Prepared for the Santa Barbara Museum of Art Docent Council by Carol Forhan, 2024.

BIBLIOGRAPHY

“Degas Exhibit and Cleveland Arts Prize Spotlight.” Applause, Season 26, Episode 3. PBS: Cuyahoga Arts & Culture. October 19, 2023. https://www.pbs.org/video/degas-exhibit-and-cleveland-arts -prize-spotlight

Duray, Dan. “One Fine Show: ‘Degas and the Laundress’ at Cleveland Museum of Art.” The Observer, New York. November 22, 2023. https://observer.com/2023/11/degas-and-the-laundress-cleveland-museum-of-art/

Hofmann, Werner. “Degas: A Dialogue of Difference.” Thames & Hudson, London, 2007.
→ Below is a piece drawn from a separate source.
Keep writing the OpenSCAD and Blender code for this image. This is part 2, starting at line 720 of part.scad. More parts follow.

Kruse, Jillian. “Degas and the Laundress: Thinking about the (In)visibility of Women’s Labor in Impressionism.” Cleveland Museum of Art, CMA Thinker, Cleveland, October 6, 2023. https://medium.com/cma-thinker/degas-and-the-laundress-thinking-about-the-in-visibility-of-womens-laobr-in-impressionism-b87636f8e51b

Litt, Steven. “Cleveland Museum of Art Explores Gritty Side of Impressionism in ‘Degas and the Laundress’.” cleveland.com, October 1, 2023; updated October 25, 2023. https://www.cleveland.com/news/2023/10/cleveland-museum-of-art-explores-gritty-side-of-impressionsim-in-degas-and-the-laundress.html

Lloyd, Christopher. “Edgar Degas: Drawings and Pastels.” J. Paul Getty Museum, Los
Angeles, March 2014.

Salsbury, Brittany, et al. “Degas and the Laundress: Women, Work and Impressionism.” Cleveland Museum of Art, Cleveland, October 2023.
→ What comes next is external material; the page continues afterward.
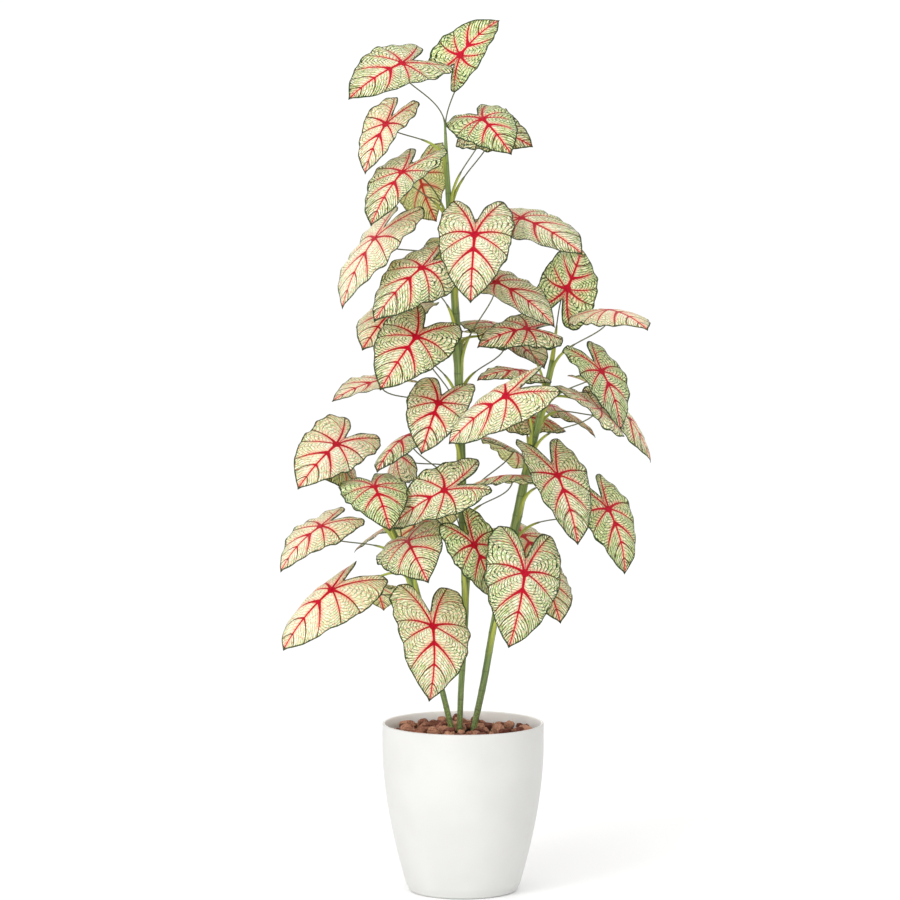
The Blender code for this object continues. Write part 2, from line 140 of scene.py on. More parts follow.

Sayre, Henry M. “Discovering the Humanities,” Third Edition. Pearson Education, Inc., Boston, 2016.

Thompson, Lauren. “20 Quotes from Edgar Degas”. From “Degas: A Passion for Perfection” exhibit at the Denver Museum of Art. Accessed through denverartmuseum.com. February 2018. https://www.denverartmuseum.org/en/blog/20-quotes-edgar-degas

Thomson, Richard. “Edgar Degas: Waiting.” Getty Museum Studies on Art. Malibu, 1995.





COMMENTS

Degas returned to laundresses as a theme intermittently throughout his career. They offered him not the social overtones one senses in Daumier’s use of the same subject, but a habitual and balanced movement. His first use of the pose appearing in this pastel, which also occurs in a charcoal drawing in the Hammer collection, was in a painting of about 1877 in which it was paired with a similar figure seen from the front.

In this pastel, one sees how Degas could use a figure simultaneously to render volume and to create a flat pattern activating the entire surface of the composition.

- The Armand Hammer Collection: Five Centuries of Masterpieces, Los Angeles, 1981

SBMA CURATORIAL LABELS

This pastel is an excellent example of Degas’s habit of returning to certain themes and figures intermittently over the course of his career. A figure in this precise position first appears in a painting of about 1877, in which it was paired with its mirror image as seen from the front. In this pastel, Degas has focused exclusively on the woman’s bodily adjustment, as she balances her own weight against the heft of her burden, assuming an almost balletic pose. The simplification of subject and vigorous use of repeated contouring lines found here are typical of the artist’s later work.